Records from a collection:
· · ·

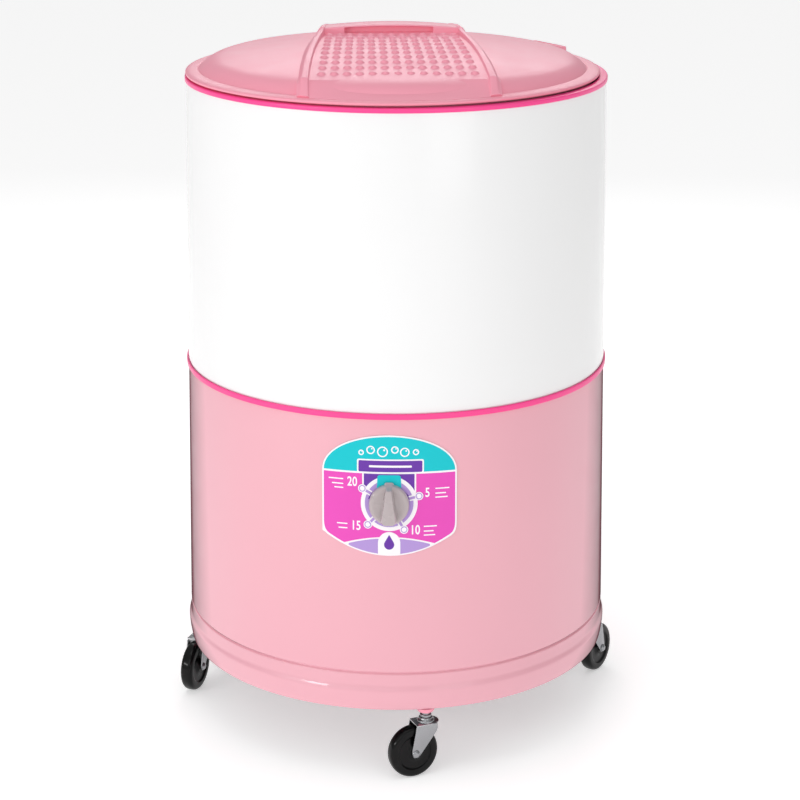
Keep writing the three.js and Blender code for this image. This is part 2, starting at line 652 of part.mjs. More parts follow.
// Bent bracket: a raised shelf on two legs with feet on the base frame.
function motorBracket() {
  const foot = FRAME_Z + FRAME_THICK + GAP;
  const shelf = MOTOR_LOW_Z - GAP;
  const outline = [
    [-84, foot], [-64, foot], [-64, shelf - 3], [64, shelf - 3], [64, foot], [84, foot],
    [84, foot + 3], [67, foot + 3], [67, shelf], [-67, shelf], [-67, foot + 3], [-84, foot + 3],
  ];
  return extrude(outline, 56).rotateX(Math.PI / 2).translate(0, 28, 0)
    .rotateZ(Math.PI / 2)
    .translate(0, MOTOR_DISTANCE, 0);
}

function motorBody() {
  const shell = lathe([
    [0, MOTOR_LOW_Z], [48, MOTOR_LOW_Z], [50, MOTOR_LOW_Z + 14], [MOTOR_R - 4, MOTOR_LOW_Z + 20],
    [MOTOR_R, MOTOR_LOW_Z + 22], [MOTOR_R, MOTOR_HIGH_Z - 22], [MOTOR_R - 4, MOTOR_HIGH_Z - 20],
    [50, MOTOR_HIGH_Z - 14], [46, MOTOR_HIGH_Z], [16, MOTOR_HIGH_Z], [14, MOTOR_HIGH_Z + 8],
    [0, MOTOR_HIGH_Z + 8],
  ], FINE_SEGMENTS);
  return cut(shell, disc(MOTOR_SHAFT_R + RUN, MOTOR_LOW_Z + 40, MOTOR_HIGH_Z + 20));
}

const atMotor = (geometry) => geometry.translate(0, MOTOR_DISTANCE, 0);

add(chassis, 'base_frame', baseFrame(), darkSteel);
add(chassis, 'motor_bracket', motorBracket(), darkSteel);
add(chassis, 'motor_body', atMotor(motorBody()), motorPaint);
add(chassis, 'motor_shaft', atMotor(disc(MOTOR_SHAFT_R, MOTOR_LOW_Z + 44, PULLEY_Z + 18)), zincSteel);
add(chassis, 'motor_pulley', atMotor(pulley(MOTOR_PITCH_R, MOTOR_SHAFT_R + GAP)), castAluminium);
add(chassis, 'drive_belt', driveBelt(), blackRubber);
add(chassis, 'capacitor', lathe([
  [0, FRAME_Z + FRAME_THICK + GAP], [19, FRAME_Z + FRAME_THICK + GAP], [19, 176], [16, 179], [0, 180],
]).translate(120, 0, 0), zincSteel);

// ---------------------------------------------------------------- casters

function casterSocket() {
  return lathe([
    [STEM_R + GAP, 79], [7.4, 79], [10.2, 80.6], [11.2, 83], [11.2, SKIRT_BOTTOM_Z - GAP],
    [SOCKET_R, SKIRT_BOTTOM_Z - GAP], [SOCKET_R, 124], [STEM_R + GAP, 124],
  ], TINY_SEGMENTS);
}

// Pressed fork: top plate rounded over the stem, two tapering cheeks, and a swivel boss.
function casterFork() {
  const plateOutline = [
    [-FORK_HALF_WIDTH, -CASTER_TRAIL + 1], [FORK_HALF_WIDTH, -CASTER_TRAIL + 1],
    ...arcPoints(0, FORK_NOSE, FORK_HALF_WIDTH, 0, 180, 7),
  ];
  const plate = extrude(plateOutline, FORK_SHEET).translate(0, 0, FORK_TOP_Z - FORK_SHEET);
  const cheekOutline = [
    [CHEEK_FRONT, FORK_TOP_Z - 0.4], [-CASTER_TRAIL + 1, FORK_TOP_Z - 0.4],
    [-CASTER_TRAIL - 5.6, WHEEL_R + 3],
    ...arcPoints(-CASTER_TRAIL, WHEEL_R, 6, 170, 330, 5), [CHEEK_FRONT, FORK_TOP_Z - 9],
  ];
  const axleHole = circle(-CASTER_TRAIL, WHEEL_R, AXLE_R + GAP, TINY_SEGMENTS);
  const cheek = (x) => standUpright(extrude(cheekOutline, FORK_SHEET, [axleHole]), x);
  const boss = lathe([
    [0, FORK_TOP_Z - 1], [10.5, FORK_TOP_Z - 1], [9.5, 71], [7.5, 73], [0, 73],
  ], TINY_SEGMENTS);
  return cut(
    join(plate, cheek(-FORK_HALF_WIDTH), cheek(FORK_HALF_WIDTH - FORK_SHEET), boss),
    disc(STEM_R + GAP, FORK_TOP_Z + 1.5, 80, TINY_SEGMENTS),
  );
}

function casterStem() {
  return lathe([[0, FORK_TOP_Z + 2], [STEM_R, FORK_TOP_Z + 2], [STEM_R, 73.4], [7, 73.4], [7, 76],
    [STEM_R, 76], [STEM_R, 119], [STEM_R - 1, 121], [0, 121]], TINY_SEGMENTS);
}

function casterAxle() {
  const head = FORK_HALF_WIDTH + GAP;
  return pointSideways(lathe([
    [0, -head - 2.6], [3, -head - 2], [4.6, -head], [AXLE_R, -head], [AXLE_R, head], [4.6, head],
    [3, head + 2], [0, head + 2.6],
  ], TINY_SEGMENTS)).translate(0, -CASTER_TRAIL, WHEEL_R);
}

function casterWheel() {
  const w = WHEEL_HALF_WIDTH;
  return pointSideways(lathe([
    [AXLE_R + GAP, -w - 0.6], [8, -w - 0.6], [22, -w + 1.6], [24, -w], [28.6, -w],
    [WHEEL_R, -w + 3.4], [WHEEL_R, w - 3.4], [28.6, w], [24, w], [22, w - 1.6],
    [8, w + 0.6], [AXLE_R + GAP, w + 0.6],
  ], 20)).translate(0, -CASTER_TRAIL, WHEEL_R);
}

CASTERS.forEach(({ place, turnDeg, trailDeg }) => {
  const angle = rad(CHASSIS_TURN_DEG + turnDeg);
  const x = STEM_CIRCLE_R * Math.sin(angle);
  const y = -STEM_CIRCLE_R * Math.cos(angle);
  const caster = addGroup(washer, trailDeg, x, y);
  add(caster, `caster_socket_${place}`, casterSocket(), pinkPlastic);
  add(caster, `caster_fork_${place}`, casterFork(), zincSteel);
  add(caster, `caster_stem_${place}`, casterStem(), zincSteel);
  add(caster, `caster_axle_${place}`, casterAxle(), zincSteel);
  add(caster, `caster_wheel_${place}`, casterWheel(), blackRubber);
});

// ---------------------------------------------------------------- drain

function drainGrate() {
  const top = TUB_FLOOR_Z + SHEET + GAP;
  return lathe([
    [12.6, TUB_FLOOR_Z - 3], [15, TUB_FLOOR_Z - 3], [15, top], [24, top], [24, top + 1.5],
    [20, top + 3.5], [0, top + 4.5], [0, top + 2], [12.6, top + 1],
  ]);
}

function drainSpout() {
  const top = TUB_FLOOR_Z - GAP;
  return lathe([
    [7.5, top - 26], [SPOUT_R, top - 26], [SPOUT_R, top - 6], [28, top - 4], [28, top],
    [15.4, top], [15.4, top - 3.4], [7.5, top - 5],
  ]);
}

function innerHose() {
  return sweep([
    [0, DRAIN_R, 390], [0, DRAIN_R, 350], [0, DRAIN_R, 250], [0, DRAIN_R + 4, 200],
    [0, DRAIN_R + 22, 168], [0, 250, HOSE_EXIT_Z], [0, 282, HOSE_EXIT_Z],
  ], HOSE_R, 14, HOSE_BORE_R);
}

// Outside hose: up from its elbow, over a crook, and a short way down again.
function outerHose() {
  const crook = 26;
  const top = arcPoints(crook, HOSE_TOP_Z, crook, 150, 0, 5)
    .map(([x, z]) => [x, HOSE_PLANE_Y, z]);
  return sweep([
    [0, 283, HOSE_EXIT_Z], [0, 290, HOSE_EXIT_Z], [0, 299, HOSE_EXIT_Z + 6],
    [0, HOSE_PLANE_Y, HOSE_EXIT_Z + 22], [0, HOSE_PLANE_Y, 300], [0, HOSE_PLANE_Y, 500],
    [0, HOSE_PLANE_Y, 700], [0, HOSE_PLANE_Y, HOSE_TOP_Z], ...top,
    [2 * crook, HOSE_PLANE_Y, HOSE_TOP_Z - 40],
  ], HOSE_R, 26, HOSE_BORE_R);
}

// Clip on the tub wall, open towards the side the hose swings to.
function hoseClip() {
  const inner = HOSE_R + 1;
  const outer = inner + 3;
  const back = TUB_R + 1 - HOSE_PLANE_Y;
  const outline = [
    [12, inner], [12, outer], [-outer, outer], [-outer, back], [outer, back], [outer, back + 4],
    [12, back + 5], [12, -inner], [-inner, -inner], [-inner, inner],
  ];
  return extrude(outline, 24).translate(0, HOSE_PLANE_Y, HOSE_CLIP_Z);
}

function grommet(boreR, holeR, flangeR) {
  return pointBack(lathe([
    [boreR, 267.5], [flangeR, 267.5], [flangeR, 270.5], [holeR - GAP, 270.5], [holeR - GAP, 275],
    [flangeR, 275], [flangeR, 277.6], [boreR, 277.6],
  ]));
}

const atDrain = (geometry) => geometry.translate(0, DRAIN_R, 0);

add(hoseGroup, 'drain_grate', atDrain(drainGrate()), whitePlastic);
add(hoseGroup, 'drain_spout', atDrain(drainSpout()), blackPlastic);
add(hoseGroup, 'hose_clamp', atDrain(tube(HOSE_R + 2.4, HOSE_R + 1, 376, 384)), zincSteel);
const hoseGrommet = grommet(HOSE_R + 1, 17.5, 21).translate(0, 0, HOSE_EXIT_Z);
add(hoseGroup, 'hose_grommet', hoseGrommet, blackRubber);
add(hoseGroup, 'inner_hose', innerHose(), greyHose);
add(hoseGroup, 'drain_hose', outerHose(), greyHose);
add(hoseGroup, 'hose_clip', hoseClip(), whitePlastic);

// ---------------------------------------------------------------- power cord

// The cord leaves the skirt and is wound into a hanging bundle of three oval turns.
function powerCord() {
  const turns = 3;
  const stepsPerTurn = 16;
  const coilZ = 300;
  const points = [[0, 262, CORD_EXIT_Z], [0, 280, CORD_EXIT_Z], [8, 288, CORD_EXIT_Z + 14]];
  for (let i = 2; i <= turns * stepsPerTurn; i += 1) {
    const angle = -Math.PI / 2 + (2 * Math.PI * i) / stepsPerTurn;
    const y = 290 + (COIL_PITCH * i) / stepsPerTurn;
    points.push([COIL_HALF_WIDTH * Math.cos(angle), y, coilZ + COIL_HALF_HEIGHT * Math.sin(angle)]);
  }
  points.push([-2, 326, 192], [-20, 328, 176], [-24, 328, 150]);
  return sweep(points, CORD_R, 70, 0, 6);
}

function cordHook() {
  const arm = extrude([
    [275.2, 390], [330, 390], [330, 406], [326, 406], [326, 394.6], [275.2, 394.6],
  ], 14);
  const pad = new THREE.BoxGeometry(34, 2.6, 30).translate(0, 276.6, 392);
  return join(pad, standUpright(arm, -7));
}

function plug() {
  const body = lathe([[CORD_R + GAP, -2], [6, -2], [9, 10], [15, 20], [15, 38], [0, 38], [0, 8],
    [CORD_R + GAP, 8]], 20);
  const pin = (x) => new THREE.BoxGeometry(1.6, 6.4, 18).translate(x, 0, 46);
  return join(body, pin(-6.5), pin(6.5)).rotateX(Math.PI).translate(-24, 328, 151);
}

add(cordGroup, 'power_cord', powerCord(), blackRubber);
const cordGrommet = grommet(CORD_R + 1.6, 9.5, 12).translate(0, 0, CORD_EXIT_Z);
add(cordGroup, 'cord_grommet', cordGrommet, blackPlastic);
add(cordGroup, 'cord_hook', cordHook(), whitePlastic);
add(cordGroup, 'plug', plug(), blackPlastic);

export default washer;
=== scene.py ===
from math import asin, cos, hypot, pi, radians, sin, sqrt, tau

import bmesh
import bpy
from mathutils import Matrix, Vector


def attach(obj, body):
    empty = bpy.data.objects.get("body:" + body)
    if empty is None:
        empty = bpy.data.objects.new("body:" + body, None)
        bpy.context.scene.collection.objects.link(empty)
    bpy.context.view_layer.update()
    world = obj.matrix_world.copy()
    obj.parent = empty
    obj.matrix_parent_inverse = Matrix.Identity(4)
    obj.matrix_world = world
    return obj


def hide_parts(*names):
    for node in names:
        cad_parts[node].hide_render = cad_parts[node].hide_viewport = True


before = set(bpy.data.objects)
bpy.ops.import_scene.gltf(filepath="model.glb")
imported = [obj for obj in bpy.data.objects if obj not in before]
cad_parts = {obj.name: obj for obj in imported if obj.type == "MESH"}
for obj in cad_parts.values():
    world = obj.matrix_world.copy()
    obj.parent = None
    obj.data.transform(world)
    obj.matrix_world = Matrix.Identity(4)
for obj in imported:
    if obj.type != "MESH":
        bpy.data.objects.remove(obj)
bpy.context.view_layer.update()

# ---------------------------------------------------------------- dimensions

MM = 0.001
RING = 192                 # sides of the big rings
ROUND = 48                 # sides of shafts, wheels and knobs
CORNER_STEPS = 4           # pieces in each rounded corner
SHARP_DEG = 42             # edges steeper than this stay crisp

FOOT_Z = 85.6              # lower edge of the skirt
TUB_R = 275
TUB_FLOOR_Z = 404
WAIST_Z = 453.3
WAIST_TOP_Z = 460.6
RIM_Z = 828.8
RIM_TOP_Z = 834.6
TRIM_R = 277.3
RIM_TRIM_R = 276.6
SHEET_GAP = 0.3            # left between neighbouring pieces

LID_SHIFT_X = -4.7
LID_TURN_DEG = 2.2
LID_R = 271
LID_UNDER_Z = RIM_TOP_Z + SHEET_GAP
FLANGE_Z = RIM_Z + 14
EDGE_Z = RIM_Z + 10.4       # rounded outer edge of the flange
DOME_R = 225
DOME_EDGE_Z = RIM_Z + 30
DOME_RISE = 16

BOARD_FRONT_R = 264.5      # the washboard starts on this arc of the flange
CREASE_Y = -212
WALL_Y = 50
BOARD_END_Y = 238
BOARD_FLOOR_Z = RIM_Z + 48.5
BOARD_TOP_Z = RIM_Z + 57
BOARD_CROWN = 4
BOARD_SAG = 0.000367       # drop towards the front, times the square of the distance
RAIL_WIDTH = 9
BUMP_ROWS = 10
BUMP_COLUMNS = 13
BUMP_FIRST_Y = -190
BUMP_PITCH_Y = 25
BUMP_HEIGHT = 3.3
BUMP_HALF_X = 5.4
BUMP_HALF_Y = 4.9
POCKET_X = -3
POCKET_HALF_X = 59
POCKET_DEPTH = 9
TAB_HALF_LENGTH = 36
TAB_HALF_WIDTH = 5.5
TAB_RISE = 8.2             # above the flange, more than the CAD's so that it can be seen
TAB_CIRCLE_R = 257.5
TAB_TURN_DEG = -58.2

TIMER_X = -8.5
TIMER_Y = -274.47
TIMER_Z = 349
TIMER_TURN_DEG = -1.774
KNOB_R = 24.5
LABEL_R = 275.6            # outside of the label plate
LABEL_HALF_WIDTH = 82
LABEL_FOOT_Z = 310         # where the sides end below
LABEL_SAG = 27             # of the curved foot
LABEL_SHOULDER_Z = 388     # where the sides end above
LABEL_DOME = 46            # rise of the top over the shoulders
LAYER = 0.12               # thickness of one printed layer

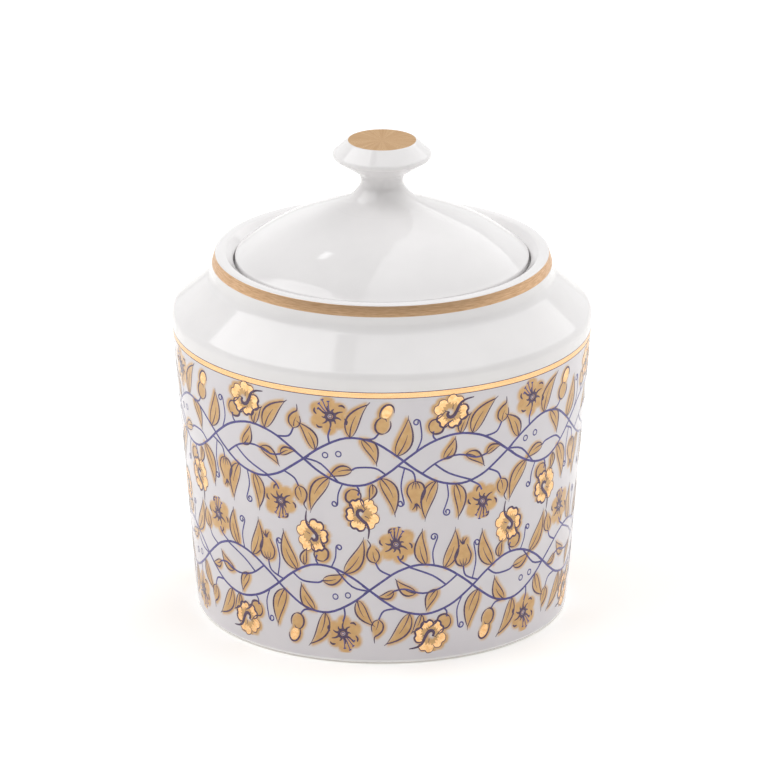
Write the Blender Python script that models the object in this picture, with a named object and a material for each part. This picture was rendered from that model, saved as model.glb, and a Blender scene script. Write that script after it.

· · ·

Written exercise → In the data above, find the line that contains "add(cordGroup, 'power_cord', powerCord(), blackRubber);" and the line that contains "obj.matrix_parent_inverse = Matrix.Identity(4)". Repeat exactly those lines and every line between them, and only those.

Response →
add(cordGroup, 'power_cord', powerCord(), blackRubber);
const cordGrommet = grommet(CORD_R + 1.6, 9.5, 12).translate(0, 0, CORD_EXIT_Z);
add(cordGroup, 'cord_grommet', cordGrommet, blackPlastic);
add(cordGroup, 'cord_hook', cordHook(), whitePlastic);
add(cordGroup, 'plug', plug(), blackPlastic);

export default washer;
=== scene.py ===
from math import asin, cos, hypot, pi, radians, sin, sqrt, tau

import bmesh
import bpy
from mathutils import Matrix, Vector


def attach(obj, body):
    empty = bpy.data.objects.get("body:" + body)
    if empty is None:
        empty = bpy.data.objects.new("body:" + body, None)
        bpy.context.scene.collection.objects.link(empty)
    bpy.context.view_layer.update()
    world = obj.matrix_world.copy()
    obj.parent = empty
    obj.matrix_parent_inverse = Matrix.Identity(4)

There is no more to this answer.